Note di regia di "Angel"
Ci sono 8 milioni di storie nella città nuda. Questa è una di quelle”. Si chiude così il film The Naked City di Jules Dassin del 1948. Ed è questo il concetto dal quale voglio partire per raccontare come questo cortometraggio è stato concepito. Questa è una storia che appartiene alla città di New York e noi siamo quelle persone distratte che dividono lo spazio con Angel in metropolitana, quelle persone che Angel incontra camminando per la città nuda. Tutti condividiamo un senso di isolamento e solitudine e, come dice il musicista newyorchese Gil Scott Heron in New York Is Killing Me, “C’erano 8 milioni di persone e io non avevo un solo amico”.
Angel è il viaggio nella scoperta di una di quelle solitudini.
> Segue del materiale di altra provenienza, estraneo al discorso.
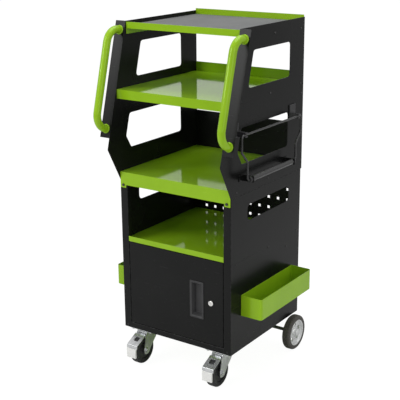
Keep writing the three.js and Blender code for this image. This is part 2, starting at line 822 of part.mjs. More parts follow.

Angel è solo come tutta la città a combattere contro quell’isolamento e deve performare, perché è proprio in quel momento che si materializza la sua essenza, in un giorno lunghissimo che sembra non finire mai. Per raccontare Angel infatti ho deciso di girare un giorno solamente, e di girare dall'alba al tramonto, concentrando la camera solo su di lui, togliendo tutto quello che c’è intorno, consegnando ai frammenti lo spazio del racconto: Angel si rivela nei suoi gesti e nelle canzoni che canta, in un dialogo con la macchina da presa che diventa medium per la sua performance.
Ho lavorato sul non spiegare, perché questa performance non è esplicativa, ma esperienziale. Noi siamo lì con Angel e sappiamo che dobbiamo stare con lui, abbiamo fiducia che ci porterà dove non sappiamo, ma continuiamo a seguirlo. E la costruzione della
performance ha voluto che, entrando a casa sua, ci sia un notiziario che parla di drag queen. I frammenti mettono insieme solo chi è Angel oggi, in una città che vive solo di presente.
Partendo dal confine che separa Brooklyn e il Queens, arriviamo nell’Upper East Side, il cuore di Manhattan. È un viaggio che ci porta dalla periferia al centro, in una città dove tutto deve essere centro e periferia.
Il lavoro di ricerca estenuante di Francesca Berardi, che è durato più di un anno, sul canning a New York, ha ispirato questo cortometraggio in cui abbiamo restituito la curiosità del primo giorno di ricerca, delle domande a cui è difficile dare risposta, perché scegliamo di performare con lui, e non di conoscerlo meglio: New York resta una città di solitudine. L'atto finale è il momento in cui il film diventa ciclico: girato con un cellulare dal pubblico durante il suo spettacolo. E tutto si confonde di nuovo: avremmo potuto non incontrarlo mai, avremmo potuto fotografarlo per strada mentre quella mattina spingeva una pila di cartoni di birra seguito da un uomo con la macchina presa.